Eastern thought, culture, and figures
The passage uses familiar ancient Near Eastern realities: siege ramps, alarm trumpets, watchmen, harvest gleaning, public lament, and metal refining. It also reflects honor-shame logic, especially in the line about not knowing how to blush; shame is a moral response that has been lost. The “old paths” image is concrete rather than abstract: it pictures a known route or established road, not a merely internal feeling. The public summons of the nations fits covenant lawsuit patterns in which cosmic witnesses are called to observe God’s righteous verdict.
Canonical and Christological trajectory
Within Jeremiah, this chapter advances the theme that covenant privilege without obedience leads to judgment, a theme that later informs the promise of a new covenant in which the law will be written on the heart. The failed refining and rejected silver anticipate the need for a deeper purification than external reform can provide. Canonically, the passage helps explain why Israel’s history moves toward exile and why later hope must rest on God’s own saving action. Christological connection should be made cautiously: the text does not directly predict Christ here, but it contributes to the need for the righteous covenant mediator and the true purification that the new covenant will supply.

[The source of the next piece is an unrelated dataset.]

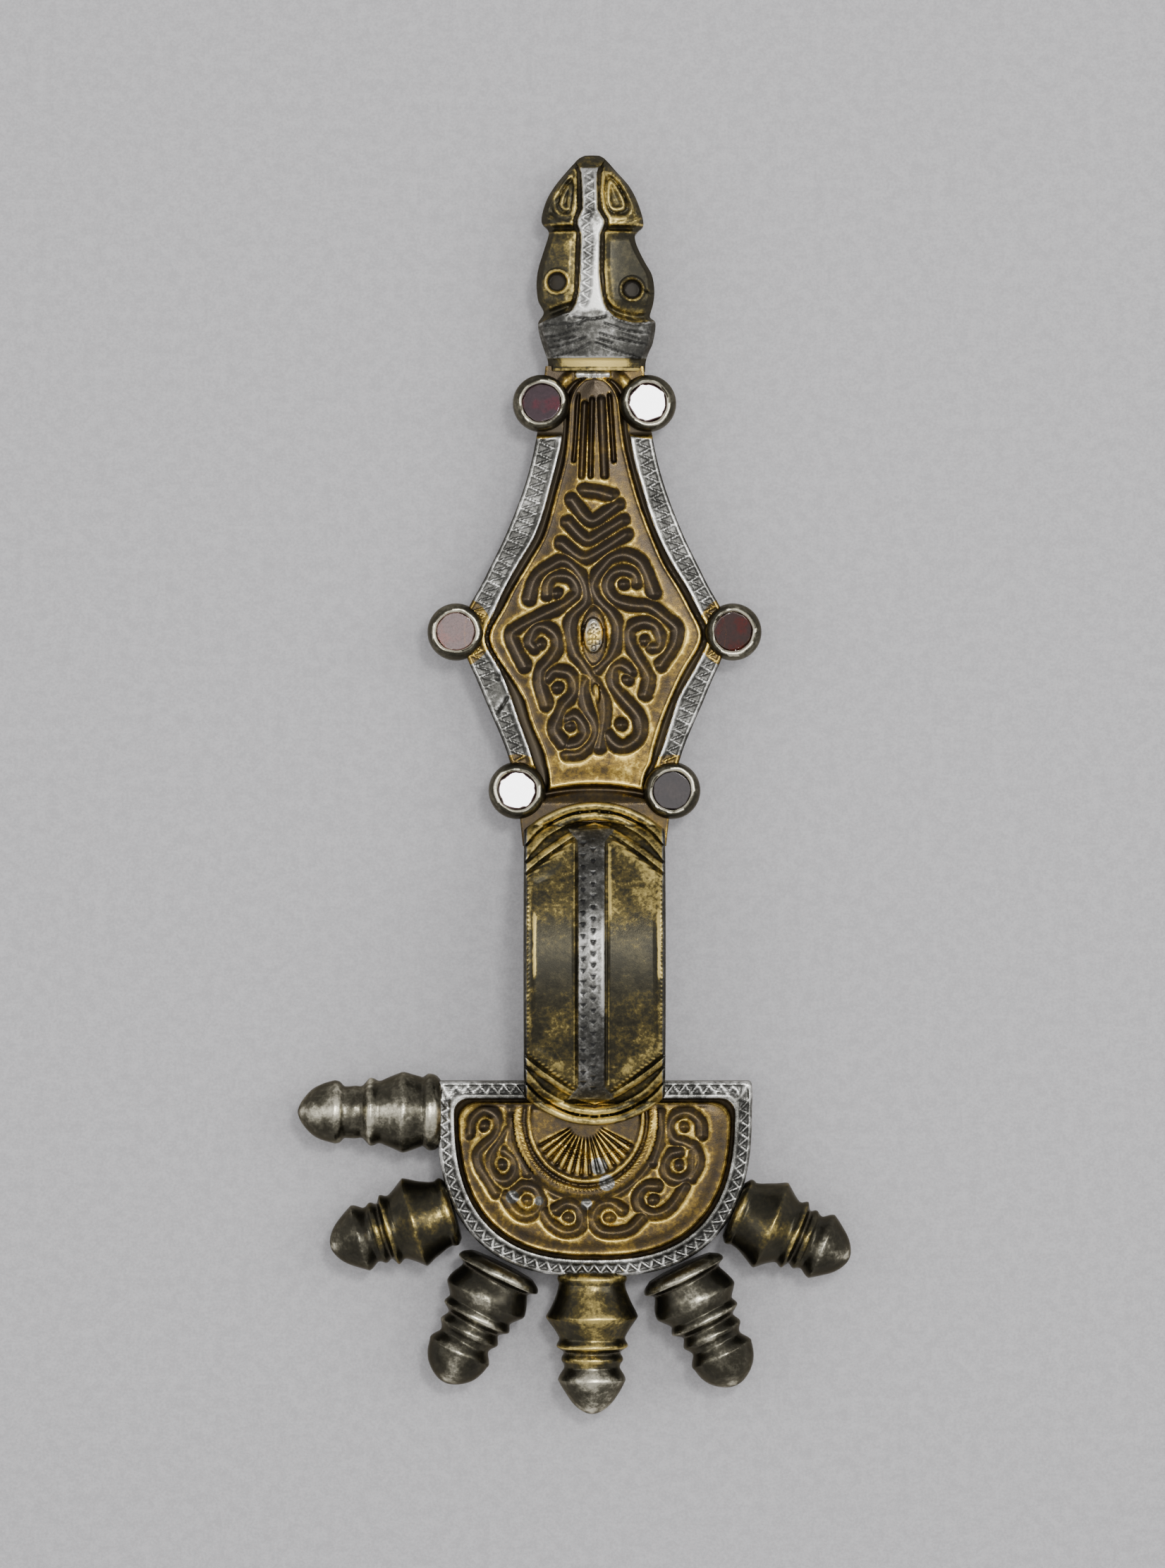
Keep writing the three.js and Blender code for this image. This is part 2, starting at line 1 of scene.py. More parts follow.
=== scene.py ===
# %% [markdown]
# # A radiate-headed bow brooch
# A silver brooch, partly gilded, that lies on its pin with the face up. The parts of its body were
# cast in one, then chip-carved, nielloed, gilded and set with six garnets; the knobs were fixed on.
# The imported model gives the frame: every place below is worked out from its boxes.

import math
from collections import namedtuple

import bmesh
import bpy
import numpy as np
from mathutils import Matrix, Vector


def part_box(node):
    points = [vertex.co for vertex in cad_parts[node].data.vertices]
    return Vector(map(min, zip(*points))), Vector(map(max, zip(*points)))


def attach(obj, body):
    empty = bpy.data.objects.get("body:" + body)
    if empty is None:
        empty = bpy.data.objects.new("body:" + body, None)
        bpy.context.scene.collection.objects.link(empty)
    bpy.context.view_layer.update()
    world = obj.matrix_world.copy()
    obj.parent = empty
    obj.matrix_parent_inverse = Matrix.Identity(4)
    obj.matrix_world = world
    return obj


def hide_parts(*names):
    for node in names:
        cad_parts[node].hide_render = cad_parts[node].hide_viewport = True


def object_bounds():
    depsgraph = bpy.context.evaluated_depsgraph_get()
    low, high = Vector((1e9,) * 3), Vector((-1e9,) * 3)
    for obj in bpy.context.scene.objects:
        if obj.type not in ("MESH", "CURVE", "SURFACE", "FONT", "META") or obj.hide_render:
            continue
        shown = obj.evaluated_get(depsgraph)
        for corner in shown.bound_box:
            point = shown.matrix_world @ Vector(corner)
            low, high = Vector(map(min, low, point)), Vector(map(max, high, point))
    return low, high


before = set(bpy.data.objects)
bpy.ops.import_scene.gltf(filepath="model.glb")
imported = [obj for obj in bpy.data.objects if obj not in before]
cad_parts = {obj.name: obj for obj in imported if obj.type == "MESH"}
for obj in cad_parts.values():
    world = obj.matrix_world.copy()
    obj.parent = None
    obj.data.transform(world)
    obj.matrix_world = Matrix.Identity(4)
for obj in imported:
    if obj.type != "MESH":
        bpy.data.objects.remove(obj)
cad_low, cad_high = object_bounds()
print("frame:", sorted(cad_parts))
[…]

Practical and doctrinal implications
God’s warnings should be taken seriously before judgment falls. Religious activity cannot make up for greed, deceit, or resistance to the Lord’s word. Leaders in particular are accountable to speak truth, not superficial reassurance. The passage also warns that repeated refusal to listen can harden a people beyond easy correction, so repentance should not be delayed. For believers, the proper response is to seek the Lord’s tested ways, receive his rebuke, and trust that his judgments are righteous.
Textual critical note
No major textual-critical issue requires special comment.
Interpretive cruxes
The main interpretive issue is the “old paths” expression in verse 16: it refers to covenantally faithful obedience, not a generic preference for tradition. The refining imagery in verses 27–30 must also be read carefully: it is not a promise that all divine discipline will necessarily purify, but a declaration that Judah has proved too stubborn to be refined by the judgment announced.
Application boundary note
This passage should not be flattened into a vague call to be traditional or to follow one’s personal spiritual instincts. Nor should it be transferred directly to the church without preserving Judah’s historical covenant setting and Jeremiah’s specific role as prophet to Israel. The refining and “rejected silver” imagery should not be over-allegorized; the text is about covenant judgment on Jerusalem, not a general symbolic map for every believer’s hardship.
Key Hebrew terms
tsafon
Gloss: north
The repeated “from the north” motif signals the direction of the invading power and functions as a fixed prophetic warning of disaster approaching Judah.
bat-tsiyyon
Gloss: Daughter Zion
This personification presents Jerusalem as vulnerable and beloved, heightening the pathos of judgment while identifying the city itself as the covenant object under threat.
shofar
Gloss: ram’s horn; alarm trumpet
The trumpet is the practical alarm signal for impending danger and also a prophetic warning that the people are to heed but refuse.
derekh
Gloss: way; path
The “old paths” and the “path that leads to blessing” frame obedience as a covenant way of life, not merely a choice of strategy.
notsēr
Gloss: watchman; one who keeps watch
The prophetic role is portrayed as guarding and warning the people; rejection of the watchman’s warning is therefore rejection of the Lord’s own alert.
boḥēn
Gloss: one who examines or tests metal
This image frames Jeremiah’s ministry as testing Israel’s true condition and shows that the judgment is revealing as well as punitive.